TASK STATEMENT:
Exactly and only the lines from the one containing "upper_right_stud();" through the one containing "obj.parent = empty" are to be repeated, both ends included.

Records contained in a dataset:
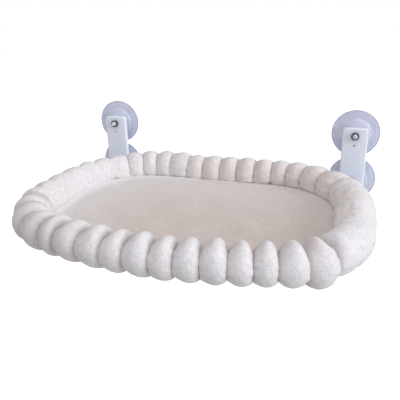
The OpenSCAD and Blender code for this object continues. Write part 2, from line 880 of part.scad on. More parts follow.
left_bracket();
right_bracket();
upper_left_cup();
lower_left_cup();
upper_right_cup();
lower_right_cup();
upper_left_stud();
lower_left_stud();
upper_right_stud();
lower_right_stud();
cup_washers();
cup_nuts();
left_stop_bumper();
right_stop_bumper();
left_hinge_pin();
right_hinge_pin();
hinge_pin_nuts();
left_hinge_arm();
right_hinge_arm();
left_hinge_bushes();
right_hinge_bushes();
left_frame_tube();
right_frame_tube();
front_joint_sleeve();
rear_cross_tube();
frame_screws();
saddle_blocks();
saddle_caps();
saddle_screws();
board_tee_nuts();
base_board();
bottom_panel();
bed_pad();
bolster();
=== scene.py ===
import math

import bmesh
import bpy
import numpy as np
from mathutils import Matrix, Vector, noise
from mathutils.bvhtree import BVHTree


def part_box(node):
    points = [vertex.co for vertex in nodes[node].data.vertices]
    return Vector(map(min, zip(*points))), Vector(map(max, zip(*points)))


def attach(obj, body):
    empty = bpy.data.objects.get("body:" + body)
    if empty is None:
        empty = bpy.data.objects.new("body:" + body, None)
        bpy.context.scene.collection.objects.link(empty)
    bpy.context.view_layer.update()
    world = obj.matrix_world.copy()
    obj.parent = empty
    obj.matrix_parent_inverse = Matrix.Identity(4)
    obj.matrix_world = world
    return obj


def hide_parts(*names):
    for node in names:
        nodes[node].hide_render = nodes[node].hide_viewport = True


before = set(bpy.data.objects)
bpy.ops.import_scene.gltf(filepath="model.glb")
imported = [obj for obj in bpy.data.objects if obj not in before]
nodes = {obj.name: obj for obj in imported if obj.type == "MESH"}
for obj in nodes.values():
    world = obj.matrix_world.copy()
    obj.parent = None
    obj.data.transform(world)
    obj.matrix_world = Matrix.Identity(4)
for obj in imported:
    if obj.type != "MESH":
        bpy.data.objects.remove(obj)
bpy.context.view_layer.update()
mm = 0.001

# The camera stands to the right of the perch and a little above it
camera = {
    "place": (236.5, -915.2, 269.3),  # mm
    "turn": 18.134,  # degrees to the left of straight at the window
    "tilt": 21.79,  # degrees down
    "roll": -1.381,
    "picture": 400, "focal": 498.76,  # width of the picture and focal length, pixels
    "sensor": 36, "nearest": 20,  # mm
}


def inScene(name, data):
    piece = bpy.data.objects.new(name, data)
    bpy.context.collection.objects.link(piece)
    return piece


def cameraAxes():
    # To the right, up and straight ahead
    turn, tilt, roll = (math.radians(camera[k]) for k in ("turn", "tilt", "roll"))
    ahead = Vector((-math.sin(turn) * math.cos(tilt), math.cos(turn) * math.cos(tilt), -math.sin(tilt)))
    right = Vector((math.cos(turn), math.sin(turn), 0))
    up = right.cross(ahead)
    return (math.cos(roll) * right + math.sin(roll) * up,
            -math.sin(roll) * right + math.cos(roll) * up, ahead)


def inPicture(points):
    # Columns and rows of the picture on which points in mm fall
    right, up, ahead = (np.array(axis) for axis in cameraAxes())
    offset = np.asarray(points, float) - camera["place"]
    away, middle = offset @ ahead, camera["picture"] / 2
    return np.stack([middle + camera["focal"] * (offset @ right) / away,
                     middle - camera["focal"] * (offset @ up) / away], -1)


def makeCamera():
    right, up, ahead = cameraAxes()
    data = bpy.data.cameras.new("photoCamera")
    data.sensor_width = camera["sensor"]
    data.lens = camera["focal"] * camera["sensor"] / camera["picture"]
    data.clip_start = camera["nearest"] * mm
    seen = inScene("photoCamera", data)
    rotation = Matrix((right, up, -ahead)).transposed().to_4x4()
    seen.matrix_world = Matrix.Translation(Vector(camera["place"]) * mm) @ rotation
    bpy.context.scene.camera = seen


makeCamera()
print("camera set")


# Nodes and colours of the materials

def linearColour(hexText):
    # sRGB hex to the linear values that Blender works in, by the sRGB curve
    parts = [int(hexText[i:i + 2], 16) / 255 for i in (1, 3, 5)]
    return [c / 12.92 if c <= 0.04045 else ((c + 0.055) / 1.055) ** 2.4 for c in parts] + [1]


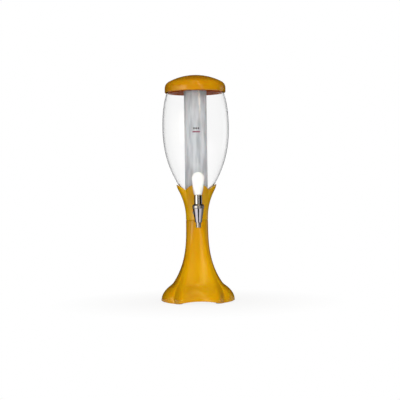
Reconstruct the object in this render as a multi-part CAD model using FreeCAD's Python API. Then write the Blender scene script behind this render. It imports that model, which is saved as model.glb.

RESULT FOR THIS EXERCISE:
upper_right_stud();
lower_right_stud();
cup_washers();
cup_nuts();
left_stop_bumper();
right_stop_bumper();
left_hinge_pin();
right_hinge_pin();
hinge_pin_nuts();
left_hinge_arm();
right_hinge_arm();
left_hinge_bushes();
right_hinge_bushes();
left_frame_tube();
right_frame_tube();
front_joint_sleeve();
rear_cross_tube();
frame_screws();
saddle_blocks();
saddle_caps();
saddle_screws();
board_tee_nuts();
base_board();
bottom_panel();
bed_pad();
bolster();
=== scene.py ===
import math

import bmesh
import bpy
import numpy as np
from mathutils import Matrix, Vector, noise
from mathutils.bvhtree import BVHTree


def part_box(node):
    points = [vertex.co for vertex in nodes[node].data.vertices]
    return Vector(map(min, zip(*points))), Vector(map(max, zip(*points)))


def attach(obj, body):
    empty = bpy.data.objects.get("body:" + body)
    if empty is None:
        empty = bpy.data.objects.new("body:" + body, None)
        bpy.context.scene.collection.objects.link(empty)
    bpy.context.view_layer.update()
    world = obj.matrix_world.copy()
    obj.parent = empty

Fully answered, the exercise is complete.